Cash flow wise this means the city would indirectly be using the ARPA money to pay that debt off, rather than paying the debt off over several decades. The complexity of how the city is using the ARPA money is because the U.S. Treasury Department, who is overseeing the ARPA program, has said the funds can’t be use to pay off outstanding debt early. The mechanics and details of figuring this out took me and a friend several hours…..I’ll spare you the details. Mayor Lightfoot has not put forward a plan for how to spend the remaining $1B+ of Chicago’s ARPA money. In theory the remaining funds could be used to plug the 2022 budget hole.
How the city should spend its ARPA money is up for debate.

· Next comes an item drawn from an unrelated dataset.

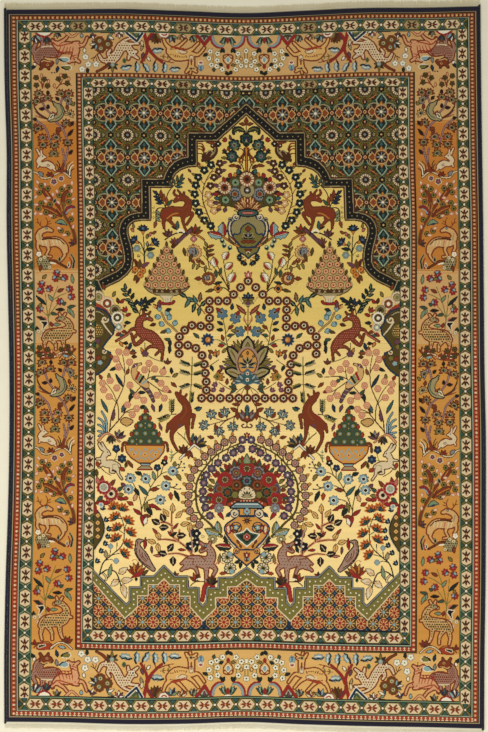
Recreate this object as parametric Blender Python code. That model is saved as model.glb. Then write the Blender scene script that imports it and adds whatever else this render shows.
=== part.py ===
"""A hand-knotted Persian rug, lying flat on a floor.

Metres, +Z up. X runs across the rug and Y along it, towards the end with the point of the arch.
The origin is under the middle of the whole rug, on the floor.
"""

import math
import random

import bmesh
import bpy
from mathutils import Matrix

# Driving sizes, as a tape would read them on a straight rug
RUG_WIDTH = 1.400  # over the two side cords
RUG_LENGTH = 2.100  # over the pile, without the fringes
BODY_THICKNESS = 0.009  # foundation and pile together
SEAM_GAP = 0.0003  # between two pieces that are sewn together

# How far each long edge of the rug runs outside a straight one, in metres
SIDE_DRIFT = (
    # share of the length from the foot, left side, right side
    {"share": 0.0, "left": 0.015, "right": 0.000},
    {"share": 0.1, "left": 0.015, "right": 0.001},
    {"share": 0.2, "left": 0.011, "right": 0.004},
    {"share": 0.3, "left": 0.004, "right": 0.005},
    {"share": 0.4, "left": 0.000, "right": 0.005},
    {"share": 0.5, "left": 0.000, "right": 0.001},
    {"share": 0.6, "left": 0.004, "right": -0.001},
    {"share": 0.7, "left": 0.008, "right": -0.003},
    {"share": 0.8, "left": 0.008, "right": -0.006},
    {"share": 0.9, "left": 0.014, "right": -0.009},
    {"share": 1.0, "left": 0.016, "right": -0.011},
)

# The same for the two ends
END_DRIFT = (
    # share of the width from the left, foot end, arch end
    {"share": 0.000, "foot": -0.007, "arch": 0.004},
    {"share": 0.125, "foot": -0.005, "arch": 0.005},
    {"share": 0.250, "foot": 0.000, "arch": 0.006},
    {"share": 0.375, "foot": -0.001, "arch": 0.000},
    {"share": 0.500, "foot": -0.006, "arch": -0.006},
    {"share": 0.625, "foot": 0.001, "arch": 0.001},
    {"share": 0.750, "foot": 0.006, "arch": 0.009},
    {"share": 0.875, "foot": 0.009, "arch": 0.010},
    {"share": 1.000, "foot": 0.013, "arch": 0.014},
)

# The rug's own edge in section: how far in from its outline, and how high
BODY_SECTION = (
    {"inset": 0.0010, "height": 0.0},
    {"inset": 0.0, "height": 0.0015},
    {"inset": 0.0002, "height": 0.0065},
    {"inset": 0.0022, "height": BODY_THICKNESS},
)
SIDE_STEPS = 40  # stations along a long edge
END_STEPS = 32  # stations along an end

# Side cords, overcast with navy wool
CORD_WIDTH = 0.0075
CORD_HEIGHT = 0.0070
CORD_SIDES = 10
CORD_OVERRUN = 0.004  # past the pile at each end

# Fringes: a narrow woven strip with cropped strands
STRIP_DEPTH = 0.0055
STRAND_COUNT = 150  # at each end
STRAND_LENGTH = 0.0175
STRAND_WIDTH = 0.0052
STRAND_TIP = 0.0034
STRAND_SWAY = 0.0016  # how far a tip leans to either side
STRAND_CROP = 0.0040  # how unevenly the tips are cropped
FRINGE_THICKNESS = 0.0024
FRINGE_INSET = 0.006  # from the side cords' outer edges
FRINGE_SEED = 7

COLOURS = {
    # linear RGB, roughness
    "wool_pile": ((0.46, 0.27, 0.09, 1.0), 0.92),
    "navy_wool": ((0.012, 0.010, 0.022, 1.0), 0.90),
    "cotton_warp": ((0.72, 0.66, 0.45, 1.0), 0.95),
}


def clear_scene():
    for thing in list(bpy.data.objects):
        bpy.data.objects.remove(thing, do_unlink=True)


def wool(name):
    """A matt material with one of the rug's colours."""
    colour, roughness = COLOURS[name]
    material = bpy.data.materials.new(name)
    material.use_nodes = True
    shader = material.node_tree.nodes["Principled BSDF"]
    shader.inputs["Base Color"].default_value = colour
    shader.inputs["Roughness"].default_value = roughness
    shader.inputs["Metallic"].default_value = 0.0
    material.diffuse_color = colour
    return material


def add_node(name, mesh, material):
    mesh.materials.append(material)
    piece = bpy.data.objects.new(name, mesh)
    bpy.context.scene.collection.objects.link(piece)
    return piece


def finish_mesh(name, builder):
    bmesh.ops.recalc_face_normals(builder, faces=builder.faces)
    mesh = bpy.data.meshes.new(name)
    builder.to_mesh(mesh)
    builder.free()
    return mesh


def smooth_read(rows, column, share):
    """The value of a column at a share from 0 to 1, on one smooth curve through the table's rows."""
    share = min(max(share, 0.0), 1.0)
    spans = len(rows) - 1
    index = min(int(share * spans), spans - 1)
    t = share * spans - index
    p = [rows[min(max(index + k, 0), spans)][column] for k in (-1, 0, 1, 2)]
    slope_in = (p[2] - p[0]) / 2
    slope_out = (p[3] - p[1]) / 2
    rise = p[2] - p[1]
    return p[1] + t * (slope_in + t * (3 * rise - 2 * slope_in - slope_out + t * (slope_in + slope_out - 2 * rise)))


def on_rug(across, along):
    """The place on the floor of a point of the rug, given as shares of its width and length."""
    left = -RUG_WIDTH / 2 - smooth_read(SIDE_DRIFT, "left", along)
    right = RUG_WIDTH / 2 + smooth_read(SIDE_DRIFT, "right", along)
    foot = -RUG_LENGTH / 2 - smooth_read(END_DRIFT, "foot", across)
    arch = RUG_LENGTH / 2 + smooth_read(END_DRIFT, "arch", across)
    return left + (right - left) * across, foot + (arch - foot) * along


def body_outline(inset):
    """Points round the knotted part, anticlockwise, this far inside its outline."""
    in_x = (CORD_WIDTH + SEAM_GAP + inset) / RUG_WIDTH
    in_y = inset / RUG_LENGTH
    shares = [(in_x + (1 - 2 * in_x) * k / END_STEPS, in_y) for k in range(END_STEPS)]
    shares += [(1 - in_x, in_y + (1 - 2 * in_y) * k / SIDE_STEPS) for k in range(SIDE_STEPS)]
    shares += [(1 - in_x - (1 - 2 * in_x) * k / END_STEPS, 1 - in_y) for k in range(END_STEPS)]
    shares += [(in_x, 1 - in_y - (1 - 2 * in_y) * k / SIDE_STEPS) for k in range(SIDE_STEPS)]
    return [on_rug(across, along) for across, along in shares]


def make_body(material):
    """The knotted rug itself: one flat slab with a soft edge and the rug's uneven outline."""
    builder = bmesh.new()
    rings = []
    for row in BODY_SECTION:
        ring = [builder.verts.new((x, y, row["height"])) for x, y in body_outline(row["inset"])]
        rings.append(ring)
    count = len(rings[0])
    for lower, upper in zip(rings, rings[1:]):
        for k in range(count):
            n = (k + 1) % count
            builder.faces.new((lower[k], lower[n], upper[n], upper[k]))
    builder.faces.new(rings[0][::-1])
    builder.faces.new(rings[-1])
    return add_node("rug_body", finish_mesh("rug_body", builder), material)


def cord_section():
    """The cord's outline round its own middle line: an oval that lies on one flat side, as (out, up)."""
    turns = [2 * math.pi * (k + 0.5) / CORD_SIDES - math.pi / 2 for k in range(CORD_SIDES)]
    flat = math.cos(math.pi / CORD_SIDES)
    return [(math.cos(t) * CORD_WIDTH / 2, (math.sin(t) / flat + 1) * CORD_HEIGHT / 2) for t in turns]


def make_cord(name, side, material):
    """A side cord along one long edge. side is 0 for the left one and 1 for the right one."""
    builder = bmesh.new()
    rings = []
    overrun = CORD_OVERRUN / RUG_LENGTH
    inward = 1 if side == 0 else -1
    for k in range(SIDE_STEPS + 1):
        along = -overrun + (1 + 2 * overrun) * k / SIDE_STEPS
        edge_x, edge_y = on_rug(side, along)
        middle = edge_x + inward * CORD_WIDTH / 2
        rings.append([builder.verts.new((middle + out, edge_y, up)) for out, up in cord_section()])
    for near, far in zip(rings, rings[1:]):
        for k in range(CORD_SIDES):
            n = (k + 1) % CORD_SIDES
            builder.faces.new((near[k], near[n], far[n], far[k]))
    builder.faces.new(rings[0][::-1])
    builder.faces.new(rings[-1])
    piece = add_node(name, finish_mesh(name, builder), material)
    piece.data.shade_smooth()
    return piece


def make_fringe(name, end, material):
    """One end's woven strip with its strands. end is 0 for the foot and 1 for the arch end."""
    chance = random.Random(FRINGE_SEED + end)
    outward = -1 if end == 0 else 1
    builder = bmesh.new()

    def place(x_share, out, sway=0.0):
        x, y = on_rug(x_share, end)
        return builder.verts.new((x + sway, y + outward * (SEAM_GAP + out), 0.0))

    first = FRINGE_INSET / RUG_WIDTH
    pitch = (1 - 2 * first) / STRAND_COUNT
    half = STRAND_WIDTH / RUG_WIDTH / 2
    half_tip = STRAND_TIP / RUG_WIDTH / 2
    shares = []
    for k in range(STRAND_COUNT):
        middle = first + pitch * (k + 0.5)
        shares += [middle - half, middle + half]
    inner = [place(share, 0.0) for share in shares]
    outer = [place(share, STRIP_DEPTH) for share in shares]
    for k in range(len(shares) - 1):
        builder.faces.new((inner[k], inner[k + 1], outer[k + 1], outer[k]))
    for k in range(STRAND_COUNT):
        middle = first + pitch * (k + 0.5)
        reach = STRIP_DEPTH + STRAND_LENGTH - chance.random() * STRAND_CROP
        sway = STRAND_SWAY * (2 * chance.random() - 1)
        tip_left = place(middle - half_tip, reach, sway)
        tip_right = place(middle + half_tip, reach, sway)
        builder.faces.new((outer[2 * k], outer[2 * k + 1], tip_right, tip_left))
    raised = bmesh.ops.extrude_face_region(builder, geom=list(builder.faces))["geom"]
    for corner in raised:
        if isinstance(corner, bmesh.types.BMVert):
            corner.co.z = FRINGE_THICKNESS
    return add_node(name, finish_mesh(name, builder), material)


def centre_on_origin(pieces):
    """Moves every piece's mesh alike, until the origin is under the middle of them all."""
    corners = [corner.co for piece in pieces for corner in piece.data.vertices]
    middle_x = (min(c.x for c in corners) + max(c.x for c in corners)) / 2
    middle_y = (min(c.y for c in corners) + max(c.y for c in corners)) / 2
    for piece in pieces:
        piece.data.transform(Matrix.Translation((-middle_x, -middle_y, 0.0)))


def main():
    clear_scene()
    pile = wool("wool_pile")
    navy = wool("navy_wool")
    cotton = wool("cotton_warp")
    pieces = [
        make_body(pile),
        make_cord("side_cord_left", 0, navy),
        make_cord("side_cord_right", 1, navy),
        make_fringe("fringe_foot", 0, cotton),
        make_fringe("fringe_arch", 1, cotton),
    ]
    centre_on_origin(pieces)


main()
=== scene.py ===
import math

import bpy
import numpy as np
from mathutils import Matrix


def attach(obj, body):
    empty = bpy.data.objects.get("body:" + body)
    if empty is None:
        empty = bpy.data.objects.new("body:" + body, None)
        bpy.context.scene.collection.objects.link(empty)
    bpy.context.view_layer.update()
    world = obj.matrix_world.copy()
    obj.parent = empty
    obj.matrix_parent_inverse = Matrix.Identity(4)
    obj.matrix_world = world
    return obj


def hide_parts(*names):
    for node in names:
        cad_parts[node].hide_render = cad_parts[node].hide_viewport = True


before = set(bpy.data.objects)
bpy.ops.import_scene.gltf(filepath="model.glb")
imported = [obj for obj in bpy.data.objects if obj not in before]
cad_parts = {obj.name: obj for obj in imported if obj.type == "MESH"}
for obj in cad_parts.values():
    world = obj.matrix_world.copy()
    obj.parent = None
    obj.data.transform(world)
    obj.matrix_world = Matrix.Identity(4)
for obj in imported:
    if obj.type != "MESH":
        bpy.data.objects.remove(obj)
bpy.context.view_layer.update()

# the rug's measures and its uneven edges, in metres

rug = {
    "width": 1.400,  # over the side cords
    "length": 2.100,  # over the pile
    "thick": 0.009,
    "middle": (-0.0053448, 0.0000237),  # where the straight rug's middle lies from the origin
    "cordWide": 0.0075,
    "cordHigh": 0.0070,
    "gap": 0.0003,
    "left": (0.015, 0.015, 0.011, 0.004, 0.0, 0.0, 0.004, 0.008, 0.008, 0.014, 0.016),
    "right": (0.0, 0.001, 0.004, 0.005, 0.005, 0.001, -0.001, -0.003, -0.006, -0.009, -0.011),
    "foot": (-0.007, -0.005, 0.0, -0.001, -0.006, 0.001, 0.006, 0.009, 0.013),
    "arch": (0.004, 0.005, 0.006, 0.0, -0.006, 0.001, 0.009, 0.010, 0.014),
    # how far the pattern's middle line lies right of the rug's own middle, from foot to head
    "shift": (0.0062, 0.0063, 0.0031, 0.0002, -0.0021, 0.0017, 0.0065, 0.0095, 0.0060, 0.0099, 0.0110),
}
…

Members of the Progressive Caucus have objected to Mayor Lightfoot’s proposal, arguing the money should go to direct aid for the people and communities most adversely impacted by the pandemic. Some from the Progressive Caucus have also put forward an alternative spending plan, the “Chicago Rescue Plan (CRP)” (get the proposed ordinance here).
Issue 3: the Pension Payments
One driver of the 2022 budget gap is an increase in the city’s pension payments, specifically sharp increases in payments to two of its four systems (I have been writing about this for years…see posts here, here, and here). Budget year 2022 will be the first time that Chicago’s annual pension payments to all four systems will be based on actuarial calculations and tied to reaching a specific funding target. The city’s total pension contributions are estimated to go from $1.8 billion in 2021 to $2.3 billion in 2022, a 21% increase (note, this is based on 2019 projections).
This big jump in the city’s pension contributions accounts for a good chunk of the anticipated 2022 budget gap of $733 million. The bulk of the city’s pension payment is made from special funds, not the Corporate Fund. The Corporate Fund pension payment is project to increase from $85.5 million in 2021 to $339.4 million in 2022. The Mayor has not identified a revenue source to pay for the increase, and because the pension payments are ongoing expenses that will increase over time the city needs to identify a long-term resource.